DATASET SECTION:
--- Begin ---

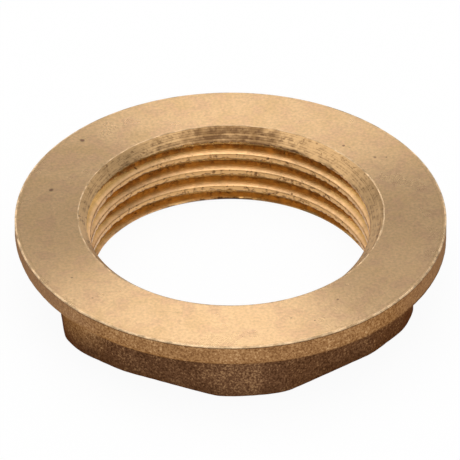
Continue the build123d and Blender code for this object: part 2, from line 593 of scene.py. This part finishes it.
def threadFinish():
    # cut thread: painted shade, bright where the flanks come up to the crests and deeper gold down in the
    # groove; mottled crests with painted shade on their downward faces; darker at the foot of the bore,
    # mostly on the left
    look = {
        "bright": (0.88, 0.54, 0.26),
        # painted shade: the groove's tone deep down, where the crests shade it
        "deep": (0.60, 0.345, 0.115),
        "crest": (0.69, 0.40, 0.165),
        "dark": (0.20, 0.09, 0.035),
        "grime": (0.06, 0.025, 0.012),
        "shine": {"Metallic": 1.0},
        # distances out from the crest radius, in mm
        "crestEdge": (0.03, 0.09),
        "flankEdge": (0.22, 0.50),
        "underEdge": (0.12, 0.24),
        "roughEdge": (0.25, 0.75),
        "rough": (0.38, 0.22),   # at the two ends of roughEdge
        "mottleNoise": (1900, 3.0, 0.75),
        "mottleBand": (0.53, 0.64),
        "mottleRelief": 0.03,    # mm
        "shadeNoise": (1100, 3.0, 0.6),
        "shadeBand": (0.35, 0.65, 0.80, 1.05),
        "underBand": (-0.30, -0.08, 0.9, 0.0),       # of the normal's height
        "speckNoise": (1300, 1.0),
        "speckBand": (0.72, 0.76),
        "grimeWaver": 0.5,       # mm
        "grimeBand": (0.48, 0.60, 1.0, 0.0),         # height in mm
        "grimeSide": (0.003, 0.008, 1.0, 0.15),      # x in metres
    }
    tree, shader, place = startMaterial("cutThread", look["shine"])
    outward = maths(tree, "SUBTRACT", radiusOf(tree, place), nut["crestRadius"])
    mottle = noise(tree, place, *look["mottleNoise"])
    worn = blend(tree, band(tree, mottle, *look["mottleBand"]), look["crest"], look["dark"])
    # painted shade: flanks bright near the crests, darker deep in the groove
    flank = blend(tree, band(tree, outward, *look["flankEdge"]), look["bright"], look["deep"])
    shade = band(tree, noise(tree, place, *look["shadeNoise"]), *look["shadeBand"])
    flank = shaded(tree, flank, shade)
    tone = blend(tree, band(tree, outward, *look["crestEdge"], 1.0, 0.0), flank, worn)

    normal = addNode(tree, "ShaderNodeTexCoord", {}).outputs["Normal"]
    # painted shade on faces that look down, near the crests
    under = band(tree, axes(tree, normal)["Z"], *look["underBand"])
    under = times(tree, under, band(tree, outward, *look["underEdge"], 1.0, 0.0))
    tone = blend(tree, under, tone, look["dark"])
    specks = band(tree, noise(tree, place, *look["speckNoise"]), *look["speckBand"])
    tone = blend(tree, specks, tone, look["dark"])
    # darker at the foot of the bore, mostly on the left
    ground = add(tree, heightOf(tree, place), times(tree, mottle, look["grimeWaver"]))
    grime = band(tree, axes(tree, place)["X"], *look["grimeSide"])
    grime = times(tree, band(tree, ground, *look["grimeBand"]), grime)
    tone = blend(tree, grime, tone, look["grime"])
    plug(tree, shader.inputs["Base Color"], tone)
    plug(tree, shader.inputs["Roughness"], band(tree, outward, *look["roughEdge"], *look["rough"]))
    bump(tree, shader, mottle, look["mottleRelief"])


def castFinish():
    # cast skin: sand grain, oxide brown in the hollows and gold where it is rubbed, which is more on the
    # flange's rim; the body's tones are darker, partly oxide and partly painted shade under the flange,
    # and more so near the bottom; painted highlight on two corners of the body; painted shade towards both
    # sides
    look = {
        # body tones: partly oxide, partly painted shade under the flange; the rim's lighter tones follow
        "hollow": (0.085, 0.037, 0.016),
        "skin": (0.180, 0.085, 0.041),
        "rubbed": (0.42, 0.24, 0.115),
        "rimHollow": (0.27, 0.125, 0.046),
        "rimSkin": (0.46, 0.245, 0.102),
        "rimRubbed": (0.70, 0.44, 0.22),
        # painted shade towards both sides, for body and rim
        "dull": (0.135, 0.074, 0.045),
        "rimDull": (0.39, 0.26, 0.185),
        "shine": {"Metallic": 1.0, "Specular Tint": (0.40, 0.27, 0.17)},
        "sandNoise": (4300, 3.0, 0.7),
        "cloudNoise": (450, 3.0, 0.6),
        "cloudShare": 0.24,
        "lift": 0.08,            # what is added to the sand all over, and once more in the front patch
        "skinBand": (0.56, 0.72),
        "rubbedBand": (0.76, 0.90),
        "rimSoft": 0.35,         # mm above the flange's lower face in which the rim's tones come in
        # painted highlight on the body's front and left corners
        "frontPatch": ((-107, -94), (-87.5, -86.5)), # directions in which a patch comes in and goes out
        "leftPatch": ((-166, -160), (-147, -138)),
        "leftBand": (0.8, 3.5),  # height in mm
        # painted shade near the bottom of the body
        "footBand": (0.2, 1.8, 0.5, 0.0),            # height in mm
        "lipEdge": (0.12, 0.04), # mm below the lip where the dark line under it comes in
        "lipShare": 0.8,
        "sideBand": (0.015, 0.0225, 0.0, 0.6),       # metres from the middle
        "roughBand": (0.5, 1.0, 0.66, 0.48),
        "sandRelief": 0.07,      # mm
    }
    tree, shader, place = startMaterial("castSkin", look["shine"])
    x, y = axes(tree, place)[:2]
    level = heightOf(tree, place)
    sand = noise(tree, place, *look["sandNoise"])
    cloud = times(tree, noise(tree, place, *look["cloudNoise"]), look["cloudShare"])
    amount = add(tree, add(tree, sand, look["lift"]), cloud)
    around = times(tree, maths(tree, "ARCTAN2", y, x), 180 / math.pi)

    def patch(comesIn, goesOut):
        # 1 between two directions
        return times(tree, band(tree, around, *comesIn), band(tree, around, *goesOut, 1.0, 0.0))

    def skin(value, hollow, middle, high):
        # three tones by how far the skin stands up
        tone = blend(tree, band(tree, value, *look["skinBand"]), hollow, middle)
        return blend(tree, band(tree, value, *look["rubbedBand"]), tone, high)

    # painted highlight on the front corner, lifted towards the rubbed gold
    frontLitAmount = add(tree, amount, times(tree, patch(*look["frontPatch"]), look["lift"]))
    # the body's tones carry painted shade under the flange as well as oxide
    body = skin(frontLitAmount, look["hollow"], look["skin"], look["rubbed"])
    # painted shade near the bottom of the body
    body = blend(tree, band(tree, level, *look["footBand"]), body, look["hollow"])
    edge = skin(amount, look["rimHollow"], look["rimSkin"], look["rimRubbed"])
    lipEnd = nut["height"] - nut["lip"]
    lineLow, lineHigh = (lipEnd - below for below in look["lipEdge"])
    line = band(tree, level, lineLow, lineHigh, 0.0, look["lipShare"])
    edge = blend(tree, line, edge, look["hollow"])
    rimFoot = nut["height"] - nut["flangeThick"]
    rim = band(tree, level, rimFoot, rimFoot + look["rimSoft"])
    # painted highlight on the left corner, in the rim's lighter tones
    leftHighlight = times(tree, patch(*look["leftPatch"]), band(tree, level, *look["leftBand"]))
    tone = blend(tree, maths(tree, "MAXIMUM", rim, leftHighlight), body, edge)
    # painted shade towards both sides as seen from the camera
    beside = band(tree, maths(tree, "ABSOLUTE", x), *look["sideBand"])
    tone = blend(tree, beside, tone, blend(tree, rim, look["dull"], look["rimDull"]))
    plug(tree, shader.inputs["Base Color"], tone)
    plug(tree, shader.inputs["Roughness"], band(tree, amount, *look["roughBand"]))
    bump(tree, shader, sand, look["sandRelief"])


def edgeFinish():
    # the flange's lip and the cone's broken edge: rubbed bright, dirty in places
    look = {
        "pale": (0.95, 0.69, 0.42),
        "dirty": (0.62, 0.42, 0.23),
        "shine": {"Metallic": 1.0},
        "dirtNoise": (700, 2.0),
        "dirtBand": (0.42, 0.62),
        "chafeNoise": (2200, 2.0),
        "chafeBand": (0.35, 0.65, 0.65, 1.0),
        "roughBand": (0.3, 0.7, 0.5, 0.62),
        "chafeRelief": 0.02,     # mm
    }
    tree, shader, place = startMaterial("rubbedEdge", look["shine"])
    chafe = noise(tree, place, *look["chafeNoise"])
    dirt = band(tree, noise(tree, place, *look["dirtNoise"]), *look["dirtBand"])
    tone = blend(tree, dirt, look["pale"], look["dirty"])
    tone = shaded(tree, tone, band(tree, chafe, *look["chafeBand"]))
    plug(tree, shader.inputs["Base Color"], tone)
    plug(tree, shader.inputs["Roughness"], band(tree, chafe, *look["roughBand"]))
    bump(tree, shader, chafe, look["chafeRelief"])


faceFinish()
coneFinish()
threadFinish()
castFinish()
edgeFinish()
mesh.polygons.foreach_set("material_index", kinds.astype(np.int32))
mesh.update()
print("finishes done")

# camera: its distance follows the photograph's weak perspective, angles in degrees, lengths in mm
shot = {
    "distance": 1150.0,
    "elevation": 36.24,
    "azimuth": -6.27,
    "aim": (-0.063, -2.20),      # on the flange face: to the camera's right, and away from it
    "flangePixels": 216.15,      # how long the flange's radius is in the picture
    "side": 460,                 # of the picture, in pixels
    "sensor": 36.0,
    "clip": (50.0, 20000.0),
}


def setCamera(cfg):
    # stands back from the flange face along two angles; the lens is as long as the flange's radius on the
    # sensor times the distance over the true radius
    e, a = math.radians(cfg["elevation"]), math.radians(cfg["azimuth"])
    back = Vector((math.sin(a) * math.cos(e), -math.cos(a) * math.cos(e), math.sin(e)))
    right = Vector((math.cos(a), math.sin(a), 0))
    away = Vector((-math.sin(a), math.cos(a), 0))
    face = Vector((0, 0, nut["height"]))
    eye = face + back * cfg["distance"]
    aim = face + right * cfg["aim"][0] + away * cfg["aim"][1]
    data = bpy.data.cameras.new("camera")
    data.sensor_width = cfg["sensor"]
    pixel = data.sensor_width / cfg["side"]
    data.lens = pixel * cfg["flangePixels"] * cfg["distance"] / nut["flangeRadius"]
    data.clip_start, data.clip_end = (length * mm for length in cfg["clip"])
    camera = bpy.data.objects.new("camera", data)
    camera.location = eye * mm
    camera.rotation_mode = "QUATERNION"
    camera.rotation_quaternion = (aim - eye).to_track_quat("-Z", "Y")
    bpy.context.collection.objects.link(camera)
    bpy.context.scene.camera = camera


setCamera(shot)

# pale room: lengths in metres
room = {
    "floorSide": 3.0,
    "floorLevel": -0.05 * mm,    # just under the nut's bottom face
    "floorPaint": (0.92, 0.92, 0.92),
    "floorGlow": 0.94,           # share of it that is seen as plain white; the rest has the shadow
    "wallLight": 0.40,
    "lamps": {                   # place, width, height and radiance
        "overhead": ((-0.055, 0.10, 0.48), 0.54, 0.54, 1.42),
        "backWall": ((0.0, 0.90, 0.22), 1.9, 0.40, 0.8),
        "frontFill": ((0.06, -0.28, 0.42), 0.36, 0.36, 1.8),
        "leftBank": ((-0.36, 0.28, 0.34), 0.24, 0.26, 0.85),
        "rightBank": ((0.36, 0.28, 0.34), 0.24, 0.26, 0.75),
    },
}


def addFloor(cfg):
    # pale floor that camera, glossy and transmission rays see nearly as plain white
    side, level = cfg["floorSide"], cfg["floorLevel"]
    floorMesh = bpy.data.meshes.new("floor")
    corners = [(-side, -side, level), (side, -side, level), (side, side, level), (-side, side, level)]
    floorMesh.from_pydata(corners, [], [(0, 1, 2, 3)])
    floor = bpy.data.objects.new("floor", floorMesh)
    bpy.context.collection.objects.link(floor)
    material = bpy.data.materials.new("paleFloor")
    material.use_nodes = True
    tree = material.node_tree
    tree.nodes.clear()
    rays = addNode(tree, "ShaderNodeLightPath", {}).outputs
    seen = maths(tree, "MAXIMUM", rays["Is Camera Ray"], rays["Is Glossy Ray"])
    seen = maths(tree, "MAXIMUM", seen, rays["Is Transmission Ray"])
    share = times(tree, seen, cfg["floorGlow"])
    paint = addNode(tree, "ShaderNodeBsdfDiffuse", {"Color": cfg["floorPaint"]}).outputs[0]
    glow = addNode(tree, "ShaderNodeEmission", {"Strength": 1.0}).outputs[0]
    mixed = addNode(tree, "ShaderNodeMixShader", {0: share, 1: paint, 2: glow}).outputs[0]
    addNode(tree, "ShaderNodeOutputMaterial", {"Surface": mixed})
    floorMesh.materials.append(material)


def softBox(name, place, wide, high, radiance):
    # area lamp aimed at the nut; power = pi * area * radiance
    data = bpy.data.lights.new(name, "AREA")
    data.shape = "RECTANGLE"
    data.size, data.size_y = wide, high
    data.energy = math.pi * wide * high * radiance
    lamp = bpy.data.objects.new(name, data)
    lamp.location = place
    lamp.rotation_mode = "QUATERNION"
    lamp.rotation_quaternion = (-Vector(place)).to_track_quat("-Z", "Y")
    bpy.context.collection.objects.link(lamp)


addFloor(room)
world = bpy.data.worlds.new("room")
world.use_nodes = True
background = world.node_tree.nodes["Background"].inputs
background["Color"].default_value = (1, 1, 1, 1)
background["Strength"].default_value = room["wallLight"]
bpy.context.scene.world = world
for name, settings in room["lamps"].items():
    softBox(name, *settings)
print("camera, floor and lamps done")

bpy.context.scene.view_settings.view_transform = "Standard"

--- End ---

WRITTEN INSTRUCTION: Return every line in the listing that contains the word "finishes".

RESULT OF THIS EXERCISE:
Continue the build123d and Blender code for this object: part 2, from line 593 of scene.py. This part finishes it.
print("finishes done")